Look through the material below and copy exactly the lines from the line with "const rimDeg = degAtHeight(lidRise, lidBase);" to the line with "for node in", those two lines included.
## begin DATA SHOWN
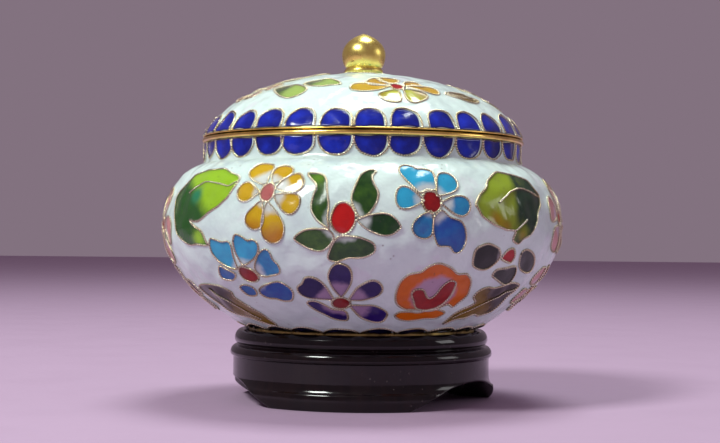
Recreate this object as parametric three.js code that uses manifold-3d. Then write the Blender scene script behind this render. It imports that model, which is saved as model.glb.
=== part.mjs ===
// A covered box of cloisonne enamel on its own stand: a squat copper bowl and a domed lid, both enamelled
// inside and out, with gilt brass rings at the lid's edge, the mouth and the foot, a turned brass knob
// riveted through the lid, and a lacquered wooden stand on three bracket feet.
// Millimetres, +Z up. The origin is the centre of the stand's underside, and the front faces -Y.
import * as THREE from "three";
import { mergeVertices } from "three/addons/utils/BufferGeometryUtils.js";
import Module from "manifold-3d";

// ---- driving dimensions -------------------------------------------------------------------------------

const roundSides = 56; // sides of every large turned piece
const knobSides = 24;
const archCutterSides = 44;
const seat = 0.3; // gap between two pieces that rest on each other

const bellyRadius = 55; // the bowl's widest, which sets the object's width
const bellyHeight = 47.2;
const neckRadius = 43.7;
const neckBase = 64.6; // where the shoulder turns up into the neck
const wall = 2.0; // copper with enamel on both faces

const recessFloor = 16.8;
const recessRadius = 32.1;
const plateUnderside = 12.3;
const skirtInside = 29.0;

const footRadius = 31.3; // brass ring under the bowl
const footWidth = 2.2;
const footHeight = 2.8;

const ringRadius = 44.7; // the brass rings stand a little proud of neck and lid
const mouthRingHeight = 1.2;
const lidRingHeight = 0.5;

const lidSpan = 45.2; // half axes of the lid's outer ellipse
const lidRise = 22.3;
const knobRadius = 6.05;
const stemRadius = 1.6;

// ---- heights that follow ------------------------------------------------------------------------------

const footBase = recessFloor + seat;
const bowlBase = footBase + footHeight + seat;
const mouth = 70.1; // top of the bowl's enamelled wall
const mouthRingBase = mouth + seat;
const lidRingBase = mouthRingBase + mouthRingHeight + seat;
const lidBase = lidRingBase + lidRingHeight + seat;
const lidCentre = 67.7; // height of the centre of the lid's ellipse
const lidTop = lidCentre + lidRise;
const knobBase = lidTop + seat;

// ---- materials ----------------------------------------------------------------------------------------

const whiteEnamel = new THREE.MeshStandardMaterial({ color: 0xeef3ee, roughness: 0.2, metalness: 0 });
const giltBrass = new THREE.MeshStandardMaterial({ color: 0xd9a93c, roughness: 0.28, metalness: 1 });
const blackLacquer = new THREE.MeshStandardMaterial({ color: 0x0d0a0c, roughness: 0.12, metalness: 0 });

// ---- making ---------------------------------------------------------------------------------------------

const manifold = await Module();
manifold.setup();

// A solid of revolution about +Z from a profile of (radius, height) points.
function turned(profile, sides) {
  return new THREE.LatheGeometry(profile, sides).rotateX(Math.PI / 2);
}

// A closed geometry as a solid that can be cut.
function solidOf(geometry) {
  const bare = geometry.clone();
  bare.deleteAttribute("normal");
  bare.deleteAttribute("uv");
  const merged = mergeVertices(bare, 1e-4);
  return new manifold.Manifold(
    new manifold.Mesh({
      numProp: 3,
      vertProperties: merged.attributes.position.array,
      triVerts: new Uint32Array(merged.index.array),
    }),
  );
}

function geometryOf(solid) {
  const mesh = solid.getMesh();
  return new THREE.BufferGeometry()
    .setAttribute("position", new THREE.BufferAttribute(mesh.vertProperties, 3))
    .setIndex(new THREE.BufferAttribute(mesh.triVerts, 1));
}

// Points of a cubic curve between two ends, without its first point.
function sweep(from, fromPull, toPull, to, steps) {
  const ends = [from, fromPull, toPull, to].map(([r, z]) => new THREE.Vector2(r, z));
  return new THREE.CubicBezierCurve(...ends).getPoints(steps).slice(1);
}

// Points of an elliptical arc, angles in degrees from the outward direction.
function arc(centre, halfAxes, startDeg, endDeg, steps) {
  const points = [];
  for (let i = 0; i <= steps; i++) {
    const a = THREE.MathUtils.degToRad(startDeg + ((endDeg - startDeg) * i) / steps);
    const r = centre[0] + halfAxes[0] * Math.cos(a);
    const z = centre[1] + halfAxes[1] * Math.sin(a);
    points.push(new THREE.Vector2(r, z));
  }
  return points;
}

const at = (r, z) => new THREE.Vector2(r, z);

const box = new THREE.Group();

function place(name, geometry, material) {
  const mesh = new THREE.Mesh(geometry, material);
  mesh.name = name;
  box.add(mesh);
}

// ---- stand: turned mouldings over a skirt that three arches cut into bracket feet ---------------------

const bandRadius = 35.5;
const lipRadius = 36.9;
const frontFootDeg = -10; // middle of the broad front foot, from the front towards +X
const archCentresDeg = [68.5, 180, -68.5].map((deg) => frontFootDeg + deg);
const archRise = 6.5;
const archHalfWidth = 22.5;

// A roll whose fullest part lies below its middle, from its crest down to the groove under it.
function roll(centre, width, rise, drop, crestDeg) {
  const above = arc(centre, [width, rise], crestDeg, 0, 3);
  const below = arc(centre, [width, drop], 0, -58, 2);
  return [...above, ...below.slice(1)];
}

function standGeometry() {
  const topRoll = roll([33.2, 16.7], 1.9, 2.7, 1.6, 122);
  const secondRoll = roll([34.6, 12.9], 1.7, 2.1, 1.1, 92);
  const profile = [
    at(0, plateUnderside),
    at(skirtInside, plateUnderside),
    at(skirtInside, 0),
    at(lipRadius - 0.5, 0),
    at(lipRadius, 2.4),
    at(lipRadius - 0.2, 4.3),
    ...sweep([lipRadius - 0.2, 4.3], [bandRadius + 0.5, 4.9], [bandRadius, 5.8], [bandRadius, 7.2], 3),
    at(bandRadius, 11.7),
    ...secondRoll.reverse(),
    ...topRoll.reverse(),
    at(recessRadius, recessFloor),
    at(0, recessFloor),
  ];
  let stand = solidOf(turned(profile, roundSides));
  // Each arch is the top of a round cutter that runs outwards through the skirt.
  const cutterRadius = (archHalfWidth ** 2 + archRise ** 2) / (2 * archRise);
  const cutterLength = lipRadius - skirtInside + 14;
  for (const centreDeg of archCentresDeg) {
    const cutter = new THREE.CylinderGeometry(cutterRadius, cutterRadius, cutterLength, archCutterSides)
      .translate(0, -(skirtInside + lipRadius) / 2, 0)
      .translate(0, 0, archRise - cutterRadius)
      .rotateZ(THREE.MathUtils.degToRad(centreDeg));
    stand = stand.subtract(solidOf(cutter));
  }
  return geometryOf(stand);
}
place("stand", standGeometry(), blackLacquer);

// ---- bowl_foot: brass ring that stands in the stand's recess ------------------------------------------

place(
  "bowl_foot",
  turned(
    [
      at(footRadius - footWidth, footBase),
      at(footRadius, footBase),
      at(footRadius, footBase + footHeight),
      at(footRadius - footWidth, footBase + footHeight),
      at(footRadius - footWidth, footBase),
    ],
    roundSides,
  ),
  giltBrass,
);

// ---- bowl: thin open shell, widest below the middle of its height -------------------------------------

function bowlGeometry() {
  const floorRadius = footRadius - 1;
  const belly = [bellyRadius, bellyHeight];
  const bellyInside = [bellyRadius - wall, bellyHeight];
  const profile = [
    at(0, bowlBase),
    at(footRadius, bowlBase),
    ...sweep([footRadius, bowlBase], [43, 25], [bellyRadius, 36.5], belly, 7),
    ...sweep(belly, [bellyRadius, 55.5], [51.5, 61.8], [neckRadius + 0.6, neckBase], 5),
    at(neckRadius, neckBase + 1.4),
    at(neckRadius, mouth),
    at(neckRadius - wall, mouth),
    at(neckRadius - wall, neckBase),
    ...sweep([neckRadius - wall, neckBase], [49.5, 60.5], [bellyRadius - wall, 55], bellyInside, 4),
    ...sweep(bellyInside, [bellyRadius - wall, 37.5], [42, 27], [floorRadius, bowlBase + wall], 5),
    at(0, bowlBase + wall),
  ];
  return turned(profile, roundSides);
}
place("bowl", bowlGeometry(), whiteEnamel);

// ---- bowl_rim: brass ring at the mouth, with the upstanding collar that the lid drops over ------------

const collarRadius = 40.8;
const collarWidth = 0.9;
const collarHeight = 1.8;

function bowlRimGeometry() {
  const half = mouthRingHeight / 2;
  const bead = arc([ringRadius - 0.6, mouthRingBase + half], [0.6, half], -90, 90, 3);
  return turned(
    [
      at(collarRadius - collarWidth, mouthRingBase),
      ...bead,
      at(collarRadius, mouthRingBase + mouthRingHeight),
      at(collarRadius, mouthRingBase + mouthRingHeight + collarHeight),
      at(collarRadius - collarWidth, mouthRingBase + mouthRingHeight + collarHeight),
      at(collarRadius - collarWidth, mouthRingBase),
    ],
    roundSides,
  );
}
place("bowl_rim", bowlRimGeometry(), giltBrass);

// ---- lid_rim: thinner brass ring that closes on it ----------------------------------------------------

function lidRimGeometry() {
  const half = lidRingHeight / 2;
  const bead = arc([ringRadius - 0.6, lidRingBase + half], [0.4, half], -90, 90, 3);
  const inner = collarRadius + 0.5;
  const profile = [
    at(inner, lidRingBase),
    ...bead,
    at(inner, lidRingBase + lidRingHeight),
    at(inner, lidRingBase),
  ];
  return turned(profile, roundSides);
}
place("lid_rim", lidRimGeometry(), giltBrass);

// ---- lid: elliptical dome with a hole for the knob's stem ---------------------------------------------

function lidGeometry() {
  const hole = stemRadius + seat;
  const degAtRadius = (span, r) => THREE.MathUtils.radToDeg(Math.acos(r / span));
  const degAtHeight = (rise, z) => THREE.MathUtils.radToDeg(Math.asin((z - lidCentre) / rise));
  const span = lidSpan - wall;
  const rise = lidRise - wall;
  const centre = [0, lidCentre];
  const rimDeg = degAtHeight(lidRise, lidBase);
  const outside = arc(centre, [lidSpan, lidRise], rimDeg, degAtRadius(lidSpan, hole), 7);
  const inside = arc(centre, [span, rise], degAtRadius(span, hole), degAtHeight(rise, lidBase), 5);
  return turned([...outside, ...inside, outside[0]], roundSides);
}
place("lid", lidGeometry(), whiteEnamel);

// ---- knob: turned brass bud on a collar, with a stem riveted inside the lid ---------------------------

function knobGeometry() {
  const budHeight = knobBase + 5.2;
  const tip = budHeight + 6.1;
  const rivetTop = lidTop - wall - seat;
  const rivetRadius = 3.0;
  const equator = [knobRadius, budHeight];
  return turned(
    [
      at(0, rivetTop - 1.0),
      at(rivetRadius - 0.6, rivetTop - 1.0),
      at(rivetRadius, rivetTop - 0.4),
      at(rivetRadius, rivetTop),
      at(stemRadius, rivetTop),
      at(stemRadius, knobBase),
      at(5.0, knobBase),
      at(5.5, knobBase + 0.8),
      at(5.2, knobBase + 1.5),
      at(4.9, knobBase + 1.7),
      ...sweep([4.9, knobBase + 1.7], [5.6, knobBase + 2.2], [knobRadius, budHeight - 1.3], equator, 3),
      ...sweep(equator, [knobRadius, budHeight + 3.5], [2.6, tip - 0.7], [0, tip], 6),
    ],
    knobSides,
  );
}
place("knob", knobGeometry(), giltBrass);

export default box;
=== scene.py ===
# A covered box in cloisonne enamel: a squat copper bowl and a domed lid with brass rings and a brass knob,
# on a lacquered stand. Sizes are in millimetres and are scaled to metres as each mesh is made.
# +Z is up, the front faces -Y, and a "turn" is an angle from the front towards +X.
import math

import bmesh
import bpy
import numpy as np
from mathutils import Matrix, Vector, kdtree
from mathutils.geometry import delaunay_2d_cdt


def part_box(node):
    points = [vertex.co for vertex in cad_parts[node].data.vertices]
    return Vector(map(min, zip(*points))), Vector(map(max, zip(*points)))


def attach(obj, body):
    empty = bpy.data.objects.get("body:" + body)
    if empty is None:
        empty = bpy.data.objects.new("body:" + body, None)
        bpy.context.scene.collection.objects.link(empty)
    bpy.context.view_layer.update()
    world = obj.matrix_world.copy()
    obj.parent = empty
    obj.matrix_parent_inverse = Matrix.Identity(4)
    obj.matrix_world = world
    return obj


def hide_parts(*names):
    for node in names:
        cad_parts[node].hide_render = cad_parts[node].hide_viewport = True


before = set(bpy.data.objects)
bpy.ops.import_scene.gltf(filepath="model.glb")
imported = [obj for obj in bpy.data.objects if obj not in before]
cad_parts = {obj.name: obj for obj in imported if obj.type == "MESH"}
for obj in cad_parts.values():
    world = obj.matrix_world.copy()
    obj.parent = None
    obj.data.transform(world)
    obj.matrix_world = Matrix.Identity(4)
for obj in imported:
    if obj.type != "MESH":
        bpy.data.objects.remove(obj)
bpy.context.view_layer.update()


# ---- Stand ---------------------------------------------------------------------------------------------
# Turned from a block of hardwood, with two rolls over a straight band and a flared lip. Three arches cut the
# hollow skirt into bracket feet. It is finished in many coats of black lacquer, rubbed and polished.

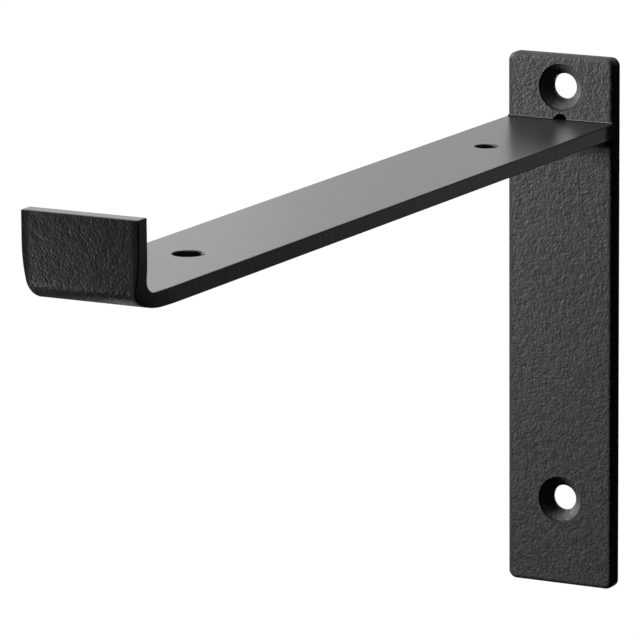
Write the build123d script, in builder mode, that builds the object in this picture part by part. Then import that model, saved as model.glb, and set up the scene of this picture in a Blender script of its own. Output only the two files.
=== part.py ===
## end DATA SHOWN
* _TASK RESPONSE_
  const rimDeg = degAtHeight(lidRise, lidBase);
  const outside = arc(centre, [lidSpan, lidRise], rimDeg, degAtRadius(lidSpan, hole), 7);
  const inside = arc(centre, [span, rise], degAtRadius(span, hole), degAtHeight(rise, lidBase), 5);
  return turned([...outside, ...inside, outside[0]], roundSides);
}
place("lid", lidGeometry(), whiteEnamel);

// ---- knob: turned brass bud on a collar, with a stem riveted inside the lid ---------------------------

function knobGeometry() {
  const budHeight = knobBase + 5.2;
  const tip = budHeight + 6.1;
  const rivetTop = lidTop - wall - seat;
  const rivetRadius = 3.0;
  const equator = [knobRadius, budHeight];
  return turned(
    [
      at(0, rivetTop - 1.0),
      at(rivetRadius - 0.6, rivetTop - 1.0),
      at(rivetRadius, rivetTop - 0.4),
      at(rivetRadius, rivetTop),
      at(stemRadius, rivetTop),
      at(stemRadius, knobBase),
      at(5.0, knobBase),
      at(5.5, knobBase + 0.8),
      at(5.2, knobBase + 1.5),
      at(4.9, knobBase + 1.7),
      ...sweep([4.9, knobBase + 1.7], [5.6, knobBase + 2.2], [knobRadius, budHeight - 1.3], equator, 3),
      ...sweep(equator, [knobRadius, budHeight + 3.5], [2.6, tip - 0.7], [0, tip], 6),
    ],
    knobSides,
  );
}
place("knob", knobGeometry(), giltBrass);

export default box;
=== scene.py ===
# A covered box in cloisonne enamel: a squat copper bowl and a domed lid with brass rings and a brass knob,
# on a lacquered stand. Sizes are in millimetres and are scaled to metres as each mesh is made.
# +Z is up, the front faces -Y, and a "turn" is an angle from the front towards +X.
import math

import bmesh
import bpy
import numpy as np
from mathutils import Matrix, Vector, kdtree
from mathutils.geometry import delaunay_2d_cdt


def part_box(node):
    points = [vertex.co for vertex in cad_parts[node].data.vertices]
    return Vector(map(min, zip(*points))), Vector(map(max, zip(*points)))


def attach(obj, body):
    empty = bpy.data.objects.get("body:" + body)
    if empty is None:
        empty = bpy.data.objects.new("body:" + body, None)
        bpy.context.scene.collection.objects.link(empty)
    bpy.context.view_layer.update()
    world = obj.matrix_world.copy()
    obj.parent = empty
    obj.matrix_parent_inverse = Matrix.Identity(4)
    obj.matrix_world = world
    return obj


def hide_parts(*names):
    for node in names:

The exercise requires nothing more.